» **TASK DIRECTIONS**:
Present the following data again exactly as it is shown.

** begin SOURCE MATERIAL **

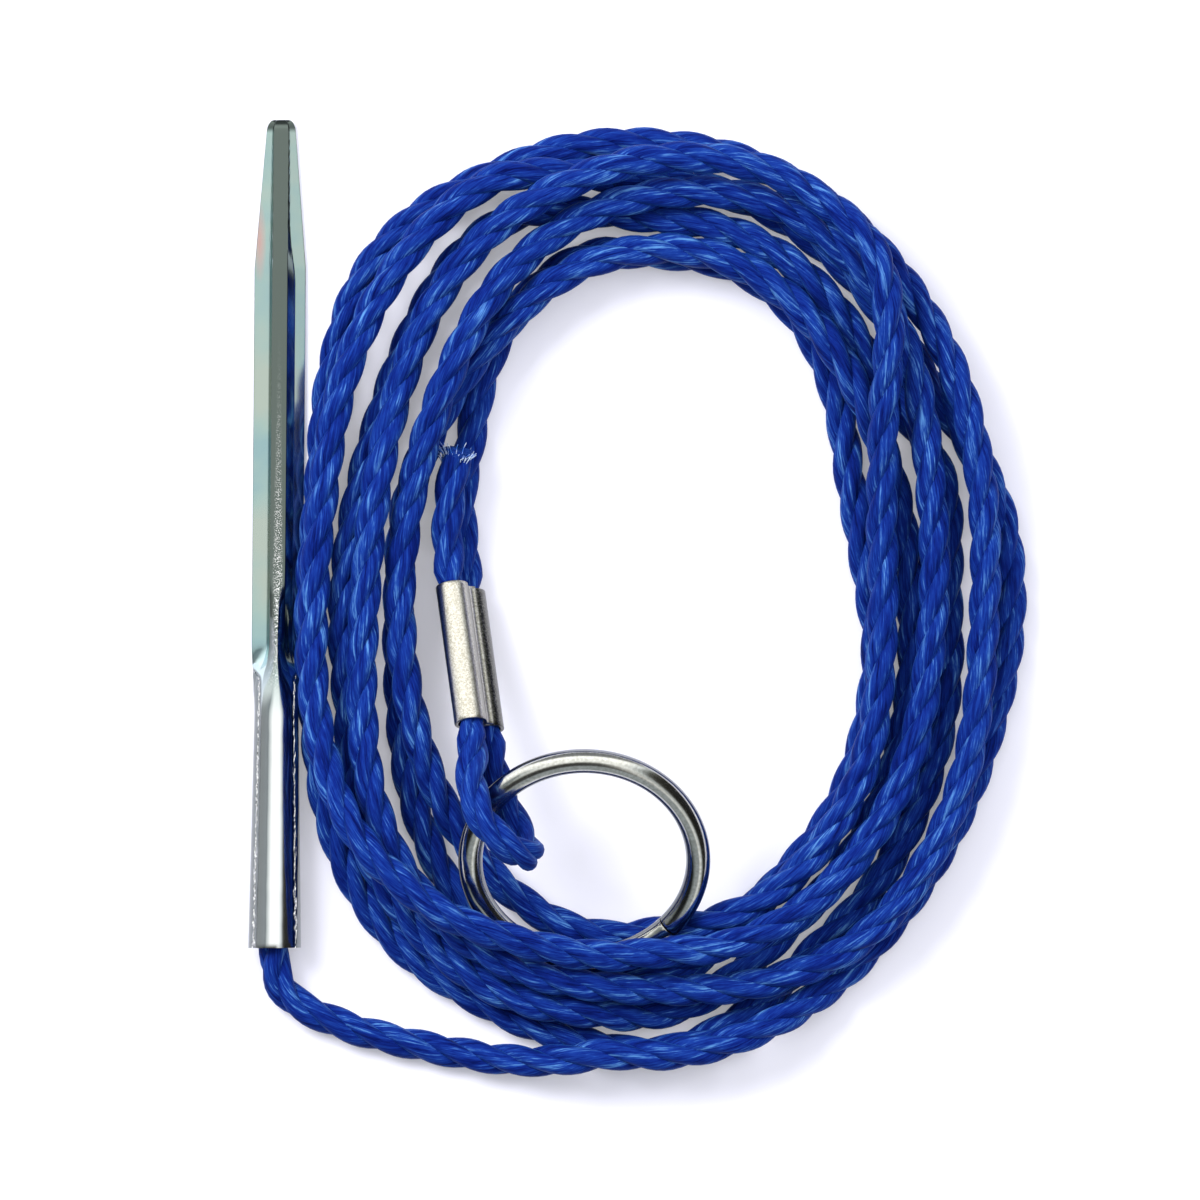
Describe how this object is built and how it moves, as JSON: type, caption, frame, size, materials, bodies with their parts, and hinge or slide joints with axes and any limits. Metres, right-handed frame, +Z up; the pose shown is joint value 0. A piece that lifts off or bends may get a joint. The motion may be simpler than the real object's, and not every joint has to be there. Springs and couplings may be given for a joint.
{
  "type": "fish stringer",
  "caption": "Blue laid-rope fish stringer, coiled: a folded sheet-steel threading needle on one end and a wire ring in a crimped rope eye on the other.",
  "frame": {"origin": "on the surface it lies on, under the middle of the box round the needle, the sleeve and the ring", "axes": "+Y along the needle towards its tip, +X from the needle to the ring, +Z up"},
  "size_m": [0.0971, 0.1195, 0.0226],
  "materials": {
    "needle_zinc": "zinc plated and clear-blue passivated sheet steel, smooth satin",
    "rope_blue": "three-strand laid polypropylene rope with fine filaments",
    "sleeve_tin": "tin or nickel plated strip, crinkled by the crimp",
    "ring_zinc": "bright zinc plated drawn wire"
  },
  "bodies": {
    "stringer": {"needle": "needle_zinc", "rope_lead": "rope_blue", "rope_coil": "rope_blue", "rope_eye": "rope_blue", "crimp_sleeve": "sleeve_tin"},
    "ring": {"ring": "ring_zinc"}
  },
  "joints": [
    {"name": "ring_turn", "type": "hinge", "parent": "stringer", "child": "ring", "pos_m": [0.01316, -0.03931, 0.01202], "axis": [0, -0.4939, 0.8695], "continuous": true}
  ]
}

** end SOURCE MATERIAL **

» **CORRECT RESPONSE**:
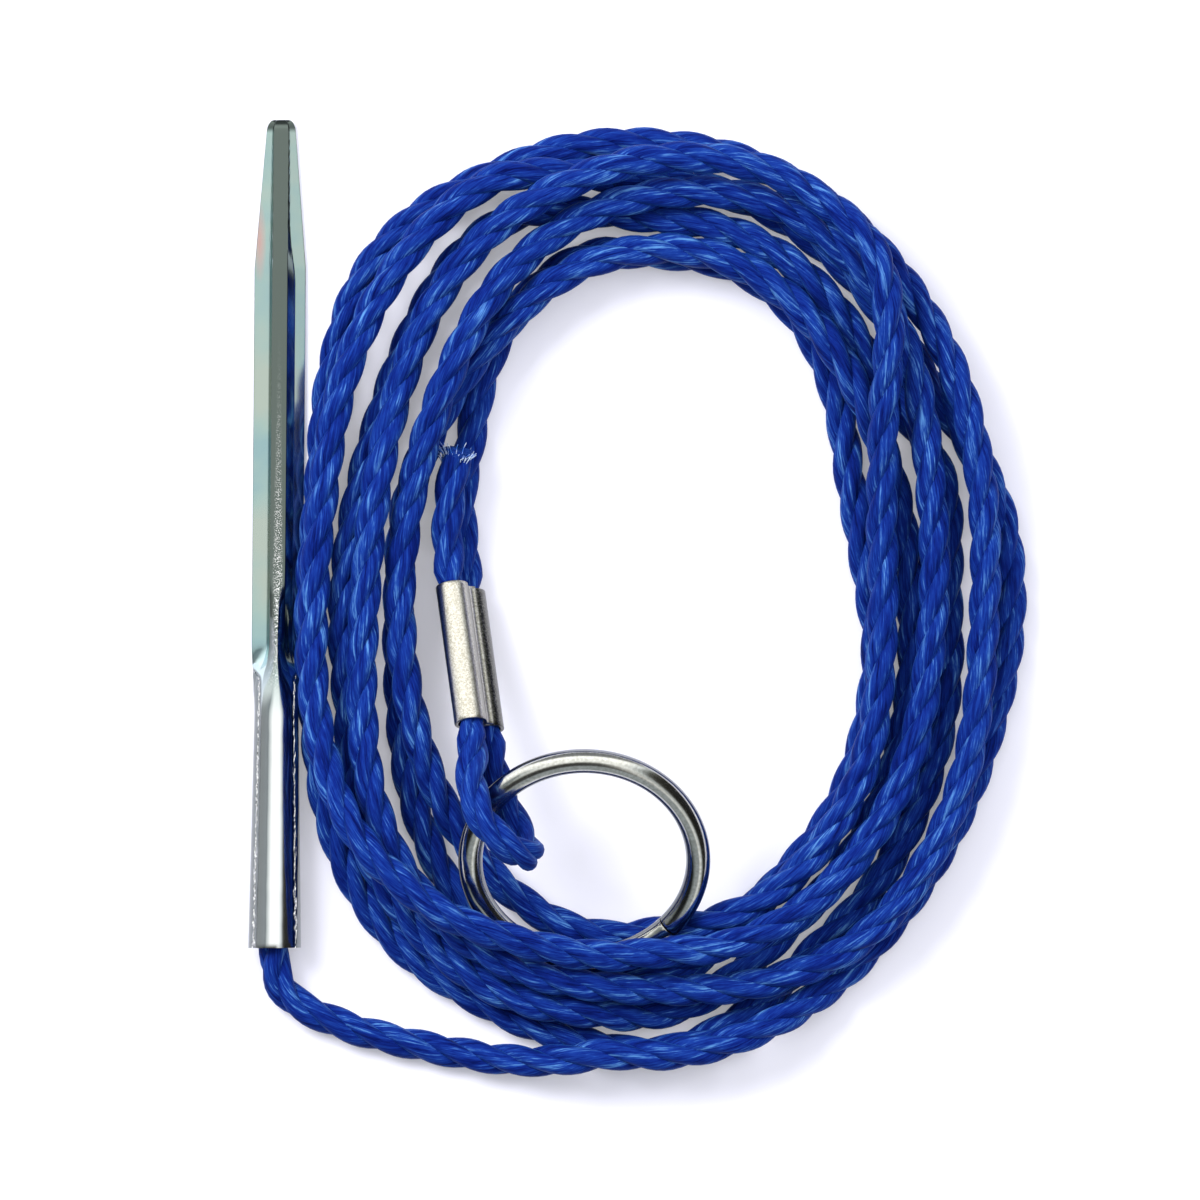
Describe how this object is built and how it moves, as JSON: type, caption, frame, size, materials, bodies with their parts, and hinge or slide joints with axes and any limits. Metres, right-handed frame, +Z up; the pose shown is joint value 0. A piece that lifts off or bends may get a joint. The motion may be simpler than the real object's, and not every joint has to be there. Springs and couplings may be given for a joint.
{
  "type": "fish stringer",
  "caption": "Blue laid-rope fish stringer, coiled: a folded sheet-steel threading needle on one end and a wire ring in a crimped rope eye on the other.",
  "frame": {"origin": "on the surface it lies on, under the middle of the box round the needle, the sleeve and the ring", "axes": "+Y along the needle towards its tip, +X from the needle to the ring, +Z up"},
  "size_m": [0.0971, 0.1195, 0.0226],
  "materials": {
    "needle_zinc": "zinc plated and clear-blue passivated sheet steel, smooth satin",
    "rope_blue": "three-strand laid polypropylene rope with fine filaments",
    "sleeve_tin": "tin or nickel plated strip, crinkled by the crimp",
    "ring_zinc": "bright zinc plated drawn wire"
  },
  "bodies": {
    "stringer": {"needle": "needle_zinc", "rope_lead": "rope_blue", "rope_coil": "rope_blue", "rope_eye": "rope_blue", "crimp_sleeve": "sleeve_tin"},
    "ring": {"ring": "ring_zinc"}
  },
  "joints": [
    {"name": "ring_turn", "type": "hinge", "parent": "stringer", "child": "ring", "pos_m": [0.01316, -0.03931, 0.01202], "axis": [0, -0.4939, 0.8695], "continuous": true}
  ]
}